--- Start Dataset content ---
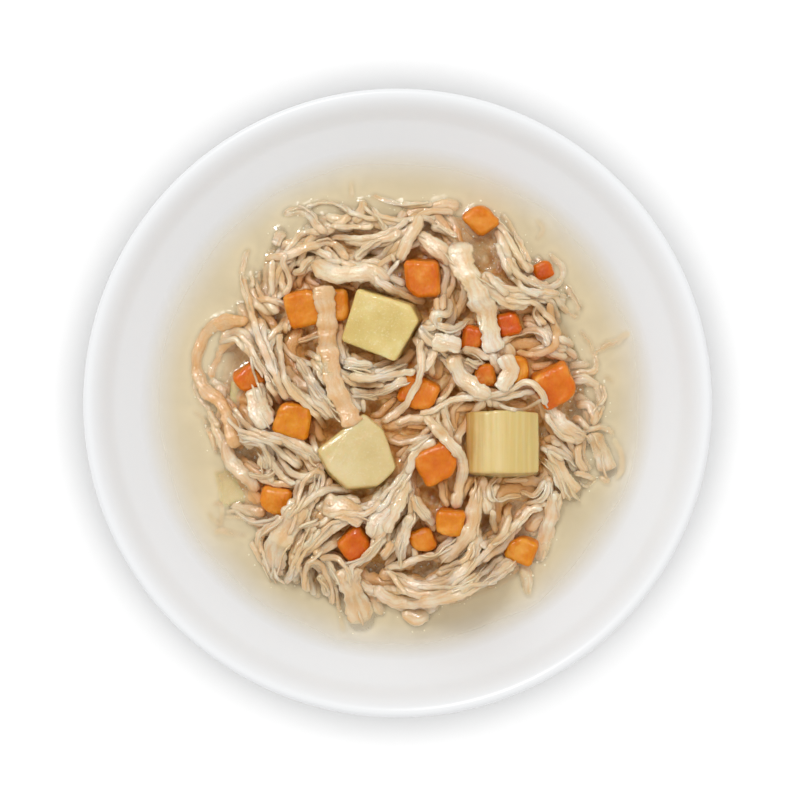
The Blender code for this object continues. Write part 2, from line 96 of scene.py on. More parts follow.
LEVEL = float(well_height(WATERLINE_RADIUS))
print(f"broth level {LEVEL / MM:.1f} mm, heap top {heap_top(0.0, 0.0) / MM:.1f} mm")

# %% [markdown]
# ## Small helpers
# Colours are easiest to compare as the hex values that a picture shows, so one function turns them
# into the linear values that shaders work with. Another adds a node with its settings and links, which
# keeps the material recipes short. The rest make plain mesh objects and store values on their points.

# %% Colours, nodes and meshes
def linear(hex_text):
    """An sRGB hex colour as linear RGBA."""
    parts = [int(hex_text[i : i + 2], 16) / 255 for i in (0, 2, 4)]
    return [part / 12.92 if part <= 0.04045 else ((part + 0.055) / 1.055) ** 2.4 for part in parts] + [1.0]


def set_inputs(tree, node, values):
    """Sets or links a node's inputs. A node as a value stands for the first output that it shows."""
    for name, value in dict(values).items():
        if isinstance(value, bpy.types.Node):
            value = next(output for output in value.outputs if output.enabled)
        if isinstance(value, bpy.types.NodeSocket):
            tree.links.new(value, node.inputs[name])
        else:
            node.inputs[name].default_value = value


def add_node(tree, kind, links=(), **settings):
    """Adds a node. settings are its own options, and links gives its inputs."""
    node = tree.nodes.new(kind)
    for name, value in settings.items():
        setattr(node, name, value)
    set_inputs(tree, node, links)
    return node


def mesh_object(name, points, faces, material):
    """A smooth-shaded object from an array of points and a list of faces."""
    mesh = bpy.data.meshes.new(name)
    mesh.from_pydata([tuple(point) for point in points], [], [tuple(face) for face in faces])
    mesh.materials.append(material)
    mesh.shade_smooth()
    obj = bpy.data.objects.new(name, mesh)
    bpy.context.scene.collection.objects.link(obj)
    return obj


def tidy_normals(obj):
    """Merges doubles and turns every face outwards."""
    bm = bmesh.new()
    bm.from_mesh(obj.data)
    bmesh.ops.remove_doubles(bm, verts=bm.verts, dist=0.001 * MM)
    bmesh.ops.recalc_face_normals(bm, faces=bm.faces)
    bm.to_mesh(obj.data)
    bm.free()
    obj.data.shade_smooth()


def point_values(obj, name, values, kind="FLOAT"):
    """Stores one value for each point of a mesh."""
    attribute = obj.data.attributes.new(name, kind, "POINT")
    field = "vector" if kind == "FLOAT_VECTOR" else "value"
    attribute.data.foreach_set(field, np.asarray(values, np.float32).ravel())


def triangles(obj):
    """How many triangles a piece has."""
    obj.data.calc_loop_triangles()
    return len(obj.data.loop_triangles)


# %% [markdown]
# ## What the broth does to colours
# The broth is a thin stock clouded by fine chicken and vegetable particles. What lies in it fades
# towards the stock's own beige with depth, and white porcelain seen through it turns warm by degrees.
# A real volume would be noisy and would not export, so each wet material works the fade out for
# itself: it reads how deep a point lies below the broth's level and mixes in the stock's colour.

# %% The fade below the broth's level
BROTH_DEEP = "E2CA94"


def sunk_share(tree, full_depth):
    """0 above the broth's level, rising to 1 at full_depth below it."""
    where = add_node(tree, "ShaderNodeTexCoord").outputs["Object"]
    height = add_node(tree, "ShaderNodeSeparateXYZ", {"Vector": where}).outputs["Z"]
    fade = {"Value": height, "From Min": LEVEL + 0.1 * MM, "From Max": LEVEL - full_depth}
    return add_node(tree, "ShaderNodeMapRange", fade, interpolation_type="SMOOTHSTEP")


def layered(tree, base, *layers):
    """Colours laid over a base. Each layer is how much of it covers what lies below, and its colour."""
    # 0, 6 and 7 are the sockets of a mix of colours: its share, its first and its second colour.
    for cover, colour in layers:
        if isinstance(colour, str):
            colour = linear(colour)
        base = add_node(tree, "ShaderNodeMix", {0: cover, 6: base, 7: colour}, data_type="RGBA")
    return base


def new_material(name):
    """A material with its node tree and its Principled shader."""
    material = bpy.data.materials.new(name)
    material.use_nodes = True
    return material, material.node_tree, material.node_tree.nodes["Principled BSDF"]


# %% [markdown]
# ## The bowl: glazed porcelain
# Porcelain is a white body under a clear glaze, IOR about 1.5. Under wide soft light it shows no
# hard reflections, only a soft sheen, so its roughness is fairly high for a glaze. The profile is
# turned round the axis, as the real one is on a potter's wheel. It is the solid's own profile with
# many more steps, and its inner side carries its depth under the broth for the tint.

# %% Porcelain with the broth's tint
DRY, DEEPEST = -0.5, 15.0  # millimetres below the broth's level where the tint starts and is full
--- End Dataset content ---
_What is asked_
Return all the data exactly as given.

_Solution below_
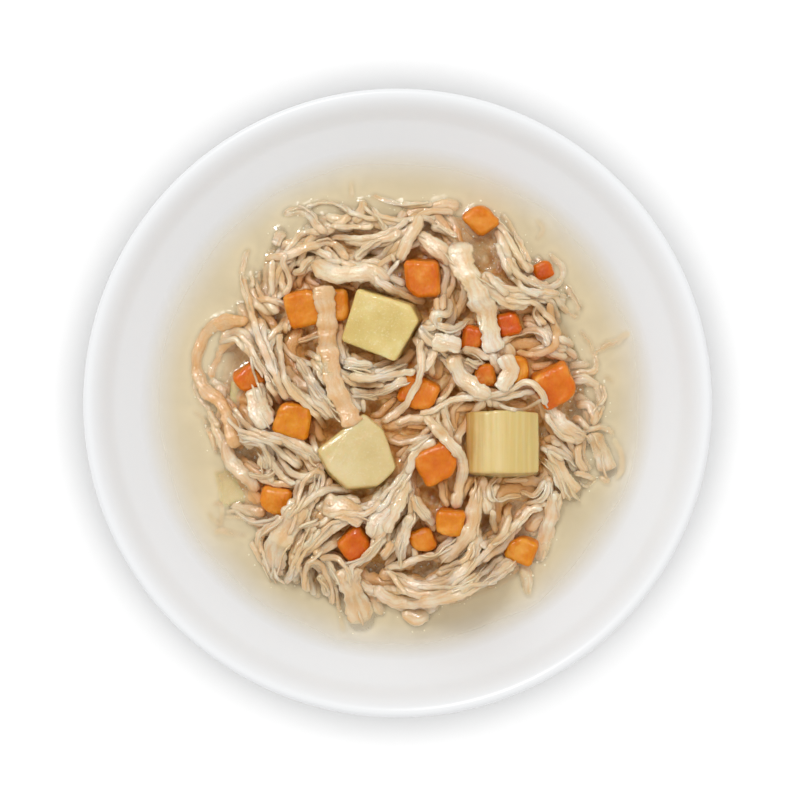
The Blender code for this object continues. Write part 2, from line 96 of scene.py on. More parts follow.
LEVEL = float(well_height(WATERLINE_RADIUS))
print(f"broth level {LEVEL / MM:.1f} mm, heap top {heap_top(0.0, 0.0) / MM:.1f} mm")

# %% [markdown]
# ## Small helpers
# Colours are easiest to compare as the hex values that a picture shows, so one function turns them
# into the linear values that shaders work with. Another adds a node with its settings and links, which
# keeps the material recipes short. The rest make plain mesh objects and store values on their points.

# %% Colours, nodes and meshes
def linear(hex_text):
    """An sRGB hex colour as linear RGBA."""
    parts = [int(hex_text[i : i + 2], 16) / 255 for i in (0, 2, 4)]
    return [part / 12.92 if part <= 0.04045 else ((part + 0.055) / 1.055) ** 2.4 for part in parts] + [1.0]


def set_inputs(tree, node, values):
    """Sets or links a node's inputs. A node as a value stands for the first output that it shows."""
    for name, value in dict(values).items():
        if isinstance(value, bpy.types.Node):
            value = next(output for output in value.outputs if output.enabled)
        if isinstance(value, bpy.types.NodeSocket):
            tree.links.new(value, node.inputs[name])
        else:
            node.inputs[name].default_value = value


def add_node(tree, kind, links=(), **settings):
    """Adds a node. settings are its own options, and links gives its inputs."""
    node = tree.nodes.new(kind)
    for name, value in settings.items():
        setattr(node, name, value)
    set_inputs(tree, node, links)
    return node


def mesh_object(name, points, faces, material):
    """A smooth-shaded object from an array of points and a list of faces."""
    mesh = bpy.data.meshes.new(name)
    mesh.from_pydata([tuple(point) for point in points], [], [tuple(face) for face in faces])
    mesh.materials.append(material)
    mesh.shade_smooth()
    obj = bpy.data.objects.new(name, mesh)
    bpy.context.scene.collection.objects.link(obj)
    return obj


def tidy_normals(obj):
    """Merges doubles and turns every face outwards."""
    bm = bmesh.new()
    bm.from_mesh(obj.data)
    bmesh.ops.remove_doubles(bm, verts=bm.verts, dist=0.001 * MM)
    bmesh.ops.recalc_face_normals(bm, faces=bm.faces)
    bm.to_mesh(obj.data)
    bm.free()
    obj.data.shade_smooth()


def point_values(obj, name, values, kind="FLOAT"):
    """Stores one value for each point of a mesh."""
    attribute = obj.data.attributes.new(name, kind, "POINT")
    field = "vector" if kind == "FLOAT_VECTOR" else "value"
    attribute.data.foreach_set(field, np.asarray(values, np.float32).ravel())


def triangles(obj):
    """How many triangles a piece has."""
    obj.data.calc_loop_triangles()
    return len(obj.data.loop_triangles)


# %% [markdown]
# ## What the broth does to colours
# The broth is a thin stock clouded by fine chicken and vegetable particles. What lies in it fades
# towards the stock's own beige with depth, and white porcelain seen through it turns warm by degrees.
# A real volume would be noisy and would not export, so each wet material works the fade out for
# itself: it reads how deep a point lies below the broth's level and mixes in the stock's colour.

# %% The fade below the broth's level
BROTH_DEEP = "E2CA94"


def sunk_share(tree, full_depth):
    """0 above the broth's level, rising to 1 at full_depth below it."""
    where = add_node(tree, "ShaderNodeTexCoord").outputs["Object"]
    height = add_node(tree, "ShaderNodeSeparateXYZ", {"Vector": where}).outputs["Z"]
    fade = {"Value": height, "From Min": LEVEL + 0.1 * MM, "From Max": LEVEL - full_depth}
    return add_node(tree, "ShaderNodeMapRange", fade, interpolation_type="SMOOTHSTEP")


def layered(tree, base, *layers):
    """Colours laid over a base. Each layer is how much of it covers what lies below, and its colour."""
    # 0, 6 and 7 are the sockets of a mix of colours: its share, its first and its second colour.
    for cover, colour in layers:
        if isinstance(colour, str):
            colour = linear(colour)
        base = add_node(tree, "ShaderNodeMix", {0: cover, 6: base, 7: colour}, data_type="RGBA")
    return base


def new_material(name):
    """A material with its node tree and its Principled shader."""
    material = bpy.data.materials.new(name)
    material.use_nodes = True
    return material, material.node_tree, material.node_tree.nodes["Principled BSDF"]


# %% [markdown]
# ## The bowl: glazed porcelain
# Porcelain is a white body under a clear glaze, IOR about 1.5. Under wide soft light it shows no
# hard reflections, only a soft sheen, so its roughness is fairly high for a glaze. The profile is
# turned round the axis, as the real one is on a potter's wheel. It is the solid's own profile with
# many more steps, and its inner side carries its depth under the broth for the tint.

# %% Porcelain with the broth's tint
DRY, DEEPEST = -0.5, 15.0  # millimetres below the broth's level where the tint starts and is full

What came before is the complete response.